The NKVD though they had so much power so they thought it was ok to assault
this teenager, who was completely helpless. The NKVD officers were basically
Nazi’s but they just believed in different things. They treated their prisoners
the same. There was also sexual assault going on during the Holocaust. And they
both thought of themselves so highly and they thought they could do anything
they wanted. The NKVD put a knife to a boy, and demanded that his mother had to
sleep with the officers. And this was not only back then. People are sexually
assaulted nowadays too. It’s terrible that sick men, believe they could do
anything they want.
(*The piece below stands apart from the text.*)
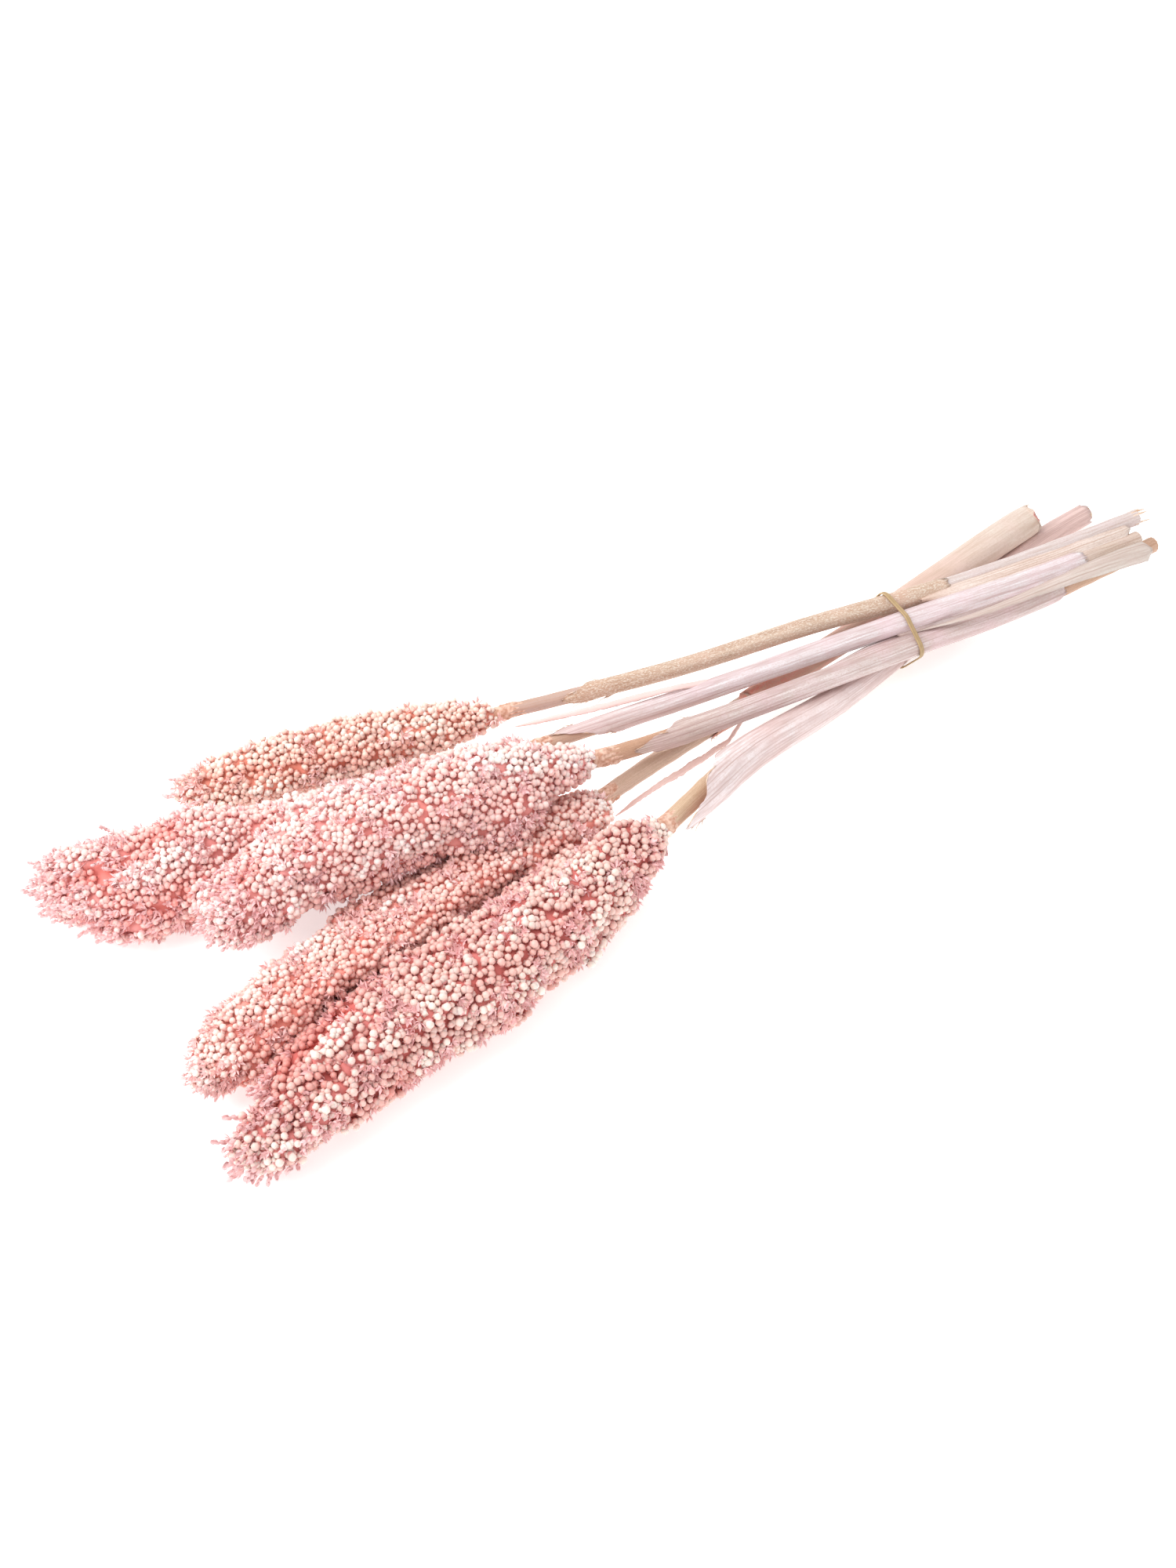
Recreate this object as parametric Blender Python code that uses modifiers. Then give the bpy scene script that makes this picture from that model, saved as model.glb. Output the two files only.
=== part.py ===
"""A tied bunch of five dried sorghum seed heads, lying on a table.

Five stems lie side by side and on top of each other, heads at -X and cut ends at +X. Each stem is
a seed head, a stalk and the leaf sheath that wraps the stalk. Strips of leaf lie between the
stems, and one rubber band holds them all. Lengths are given in millimetres and built in metres.
"""

import math
from collections import namedtuple

import bmesh
import bpy
from mathutils import Vector
from mathutils.bvhtree import BVHTree

MM = 0.001

# Clearance between two pieces that touch on the real bunch.
GAP = 0.3
# How far a soft head stays from the harder pressed one that dents it.
DENT_CLEARANCE = 1.9
# Where the band crosses the stems, its width and its thickness.
TIE_X = 195.0
BAND_WIDTH = 2.8
BAND_THICKNESS = 0.9
# Dried leaf sheaths and loose strips of leaf.
SHEATH_CLEARANCE = 0.6
SHEATH_THICKNESS = 0.7
STRIP_THICKNESS = 0.8

# How round a head is: the exponents of its swelling from the neck and of its closing at the tip.
SWELLING = 2.2
SWELLING_SOFTNESS = 0.6
CLOSING = 2.4
# The lobes its branches make, as shares of its radius, and how many of them go round it.
LONG_LOBE, LONG_LOBES = 0.05, 5
BROAD_LOBE, BROAD_LOBES = 0.035, 3
BUNCHED_LOBE, BUNCHED_LOBES = 0.045, 2
# How far the lobes wind round a head, in radians, and how its bunches repeat along it.
WINDING = 1.1
BUNCHING = 9.0
# Heads differ in how their lobes are set, by this many radians from one to the next.
LOBE_SETTING = 0.7
# The neck of a head is never dented.
UNDENTED_NECK = 0.02
DENT_STEPS = 60
DENT_STEP = 0.03
DENT_SMOOTHINGS = 3
DENT_SMOOTHING = 0.5

# The swollen ring at a node of a stalk.
NODE_SWELL = 1.0
NODE_WIDTH = 3.5
NODE_OFFSETS = (-5, -2.5, 0, 2.5, 5)
NODE_CLEAR = 9

# A sheath's torn point has this share of its full wrap, and widens by this exponent.
TORN_POINT = 0.10
TORN_WIDENING = 0.7
# A loose sheath hangs to its own side by this share of its looseness.
SAG = 0.7
# Rows of a sheath stand closer together at its torn point.
ROW_CROWDING = 1.15

# Mesh fineness.
ROUTE_STEPS = 400
ROUTE_PLACES = 300
HEAD_SEGMENTS = 22
HEAD_RINGS = 25
STALK_POINTS = 22
SHEATH_ROWS = 18
SHEATH_COLUMNS = 9
STRIP_ROWS = 12
STRIP_COLUMNS = 5
STRIP_PLACES = 96
BAND_STEPS = 56
WELD = 0.00001

# Each route starts at the tip of the head and ends at the cut end. The head ends at the neck.
Stem = namedtuple("Stem", "head stalk belly full neck blunt flat stalk_radius end_radius node_x")
STEMS = {
    1: Stem(
        head=((-194, 100, 19), (-142, 83, 25), (-77, 60, 31), (-26, 42, 34)),
        stalk=((68, 16, 36), (149, 0, 38), (207, -13, 38), (289, -24, 36), (369, -31, 34)),
        belly=19.0, full=0.60, neck=4.5, blunt=0.50, flat=1.0,
        stalk_radius=3.7, end_radius=4.6, node_x=None,
    ),
    2: Stem(
        head=((-282, 89, 23), (-241, 54, 26), (-146, 23, 26), (-59, 14, 30), (-26, 11, 33)),
        stalk=((53, -4, 35), (137, -17, 36), (207, -26, 35), (280, -36, 33), (362, -41, 28)),
        belly=28.5, full=0.70, neck=5.0, blunt=0.48, flat=1.0,
        stalk_radius=3.9, end_radius=4.3, node_x=322,
    ),
    3: Stem(
        head=((-229, -2, 33), (-182, -9, 53), (-106, -21, 60), (-41, -24, 53), (-13, -26, 47)),
        stalk=((34, -30, 41), (123, -34, 33), (207, -36, 24), (275, -41, 20), (380, -39, 14)),
        belly=24.5, full=0.62, neck=5.5, blunt=0.38, flat=1.0,
        stalk_radius=4.4, end_radius=4.6, node_x=None,
    ),
    4: Stem(
        head=((-279, -74, 21), (-240, -68, 24), (-188, -62, 24), (-97, -50, 24), (-18, -36, 28)),
        stalk=((37, -27, 27), (90, -17, 22), (135, -9, 20), (207, -2, 22), (289, 11, 21), (334, 19, 18)),
        belly=30.0, full=0.62, neck=5.5, blunt=0.42, flat=0.84,
        stalk_radius=4.5, end_radius=7.0, node_x=None,
    ),
    5: Stem(
        head=((-273, -130, 13), (-230, -110, 24), (-165, -102, 26), (-85, -91, 28), (-5, -74, 33)),
        stalk=((61, -52, 27), (133, -39, 17), (207, -22, 11), (324, 6, 7.3), (376, 11, 7.2)),
        belly=28.5, full=0.48, neck=6.5, blunt=0.44, flat=1.0,
        stalk_radius=5.0, end_radius=5.2, node_x=None,
    ),
}
# The head that lies on top keeps its shape, and the ones below give way to it.
PRESSING_ORDER = (3, 5, 2, 4, 1)

# A sheath starts in a torn point at the head's side. turn is where its middle faces, in degrees
# from straight up round towards -Y, and wrap is how far it reaches round the stalk. A loose sheath
# stands off the stalk by this much at its start and at its end.
Sheath = namedtuple("Sheath", "start end tongue turn wrap loose_start loose_end")
SHEATHS = {
    1: Sheath(start=10, end=236, tongue=26, turn=25, wrap=300, loose_start=0.3, loose_end=0.4),
    2: Sheath(start=-8, end=319, tongue=34, turn=60, wrap=310, loose_start=0.6, loose_end=0.9),
    3: Sheath(start=12, end=302, tongue=30, turn=40, wrap=310, loose_start=0.7, loose_end=0.5),
    4: Sheath(start=62, end=333, tongue=40, turn=-150, wrap=290, loose_start=0.7, loose_end=0.5),
    5: Sheath(start=0, end=375, tongue=52, turn=50, wrap=230, loose_start=5.6, loose_end=0.4),
}

# Loose leaf: a route, the half width at each of its points, the way its face looks at its start
# and at its end, and how far it arches across its width.
Strip = namedtuple("Strip", "route half_widths turn_start turn_end arch")
STRIPS = {
    "leaf_offcut": Strip(
        route=(
            (178, -29, 30),
            (195, -30, 30),
            (212, -35, 31),
            (240, -44, 34),
            (313, -50, 33),
            (362, -54, 30),
        ),
        half_widths=(1.2, 1.5, 2.2, 3.2, 4.6, 5.2), turn_start=-42, turn_end=50, arch=0.45,
    ),
    "leaf_wisp_2": Strip(
        route=((-30, 28, 36), (13, 10, 41), (56, -3, 43)),
        half_widths=(0.9, 1.7, 1.5), turn_start=40, turn_end=20, arch=0.1,
    ),
    "leaf_wisp_4": Strip(
        route=((-10, -37, 11), (16, -37, 18), (38, -36, 19), (70, -33, 21)),
        half_widths=(0.9, 1.5, 2.0, 1.2), turn_start=40, turn_end=60, arch=0.1,
    ),
}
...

Lina lived and suffered in terrible conditions, from being
assaulted to being buried alive.
Even though
Wiesel wasn’t buried alive, and Lina wasn’t whipped, the two protagonists went
through horrendous times. And the worst part is, it’s still happening today. Many
kids, teens, and people in general are abused and sexually harassed. It’s been
going on for a long time, and it was clearly shown during the Holocaust and
deportation of Lithuanians and Estonians. Yes our society is improving, but
there are still sick people who whip, and hurt their kids. And there are many
people in this world who have been sexually assaulted as well. Prisoners being
held by countries and groups such as the Taliban, are being tortured too. The
conditions that Lina and Wiesel went through, were appalling, but some people
have it worse. So we should be thankful, that we were not deported from our
countries, or placed in concentration camps. But that we live an amazing life.
And whenever you say, “I hate my life,” just think about what people like Elie
Wiesel who at a teenager, was tortured, starved, and lost his entire family.